バランスを改善するには、金融機関からの資金調達のほか、リスケジュール(返済金の金額や期間の変更)を申し出る方法もあります。
4. 設備投資の金額
車両・機械の購入、新たな拠点や工場の建設など、設備投資は大きな買い物です。設備投資が事業の成長に結びつかなければ、毎月のローンの支払いや借入金の返済などで、資金繰りを悪化させる原因になります。大規模な設備投資を行う場合は、費用便益分析を行い、財務への影響を慎重に評価しましょう。
資金繰りの問題点を改善する4つのポイント
もし資金繰りが悪化したら、どのような対応が必要なのでしょうか。ここでは、資金繰りに問題が見つかった場合の4つの対処法を解説します。
1. 取引先を見直す
現金が慢性的に不足するなら、取引先との条件に問題があるかもしれません。売掛金の回収や買掛金の支払いについて、条件変更も視野に入れて、自社に不利な条件がないかチェックしましょう。また、取引先に信用不安がないかの確認も必要です。多額の売上債権がある取引先が破綻すれば、巻き添えを食うことになりかねません。
2. 在庫管理を見直す
資金繰りと在庫管理には相関関係があります。在庫を過剰に抱えていないか、仕入れを過度に抑制していないか、商品の「回転率」を調べましょう。商品の回転期間が長い場合は、不良在庫が発生しており、資金繰りに悪影響が出ている証拠です。
3. 経費を見直す
経費の削減は資金繰り改善の常套手段です。とくに金額の大きい固定費(賃料・保険料)の削減を徹底しましょう。たとえば、事業所の周辺地域の賃料相場が下がっていれば改定交渉が可能です。会社の加入している保険についても見直し、より安いプランに変更できないか検討しましょう。
4. 借り換え保証制度を利用する
信用保証協会の加入企業の場合、「借り換え補償制度」が利用可能です。借り換え補償制度は、借り換えにより返済期間を伸ばしたり、複数の融資を一本化したりして、月々の返済金額を減らせる制度です。営業収支よりも返済金額が上回っている場合は特に、利用を検討しましょう。

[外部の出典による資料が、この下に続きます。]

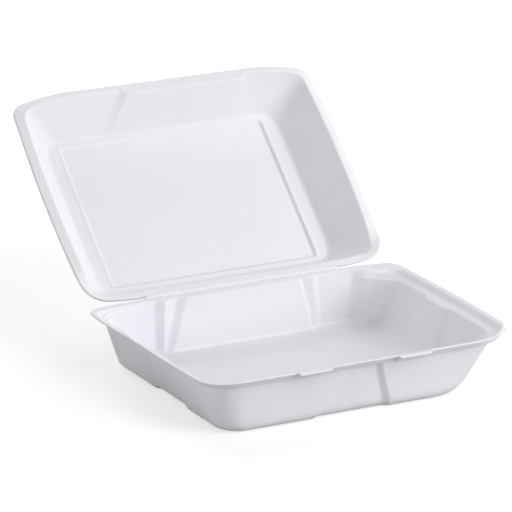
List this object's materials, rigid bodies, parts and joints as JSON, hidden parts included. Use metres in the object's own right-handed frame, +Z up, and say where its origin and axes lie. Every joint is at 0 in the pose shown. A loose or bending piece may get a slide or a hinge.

資金繰り表の作成は、キャッシュフローの見通しをよくするために不可欠
資金繰り表を作成することで、キャッシュフローの見通しがよくなり、自社が資金繰りでどのような問題を抱えているかがわかります。
運転資金が不足していれば、金融機関での資金調達や、売掛金の現金化、買掛金の猶予など、必要な対策をとれます。
損益計算書では利益が出ているのに、手元の運転資金が残らない企業は特に、早急に資金繰り表を作成しましょう。資金繰り表があれば、手元に残るお金の動きがわかるため、経営を立て直すための指標となります。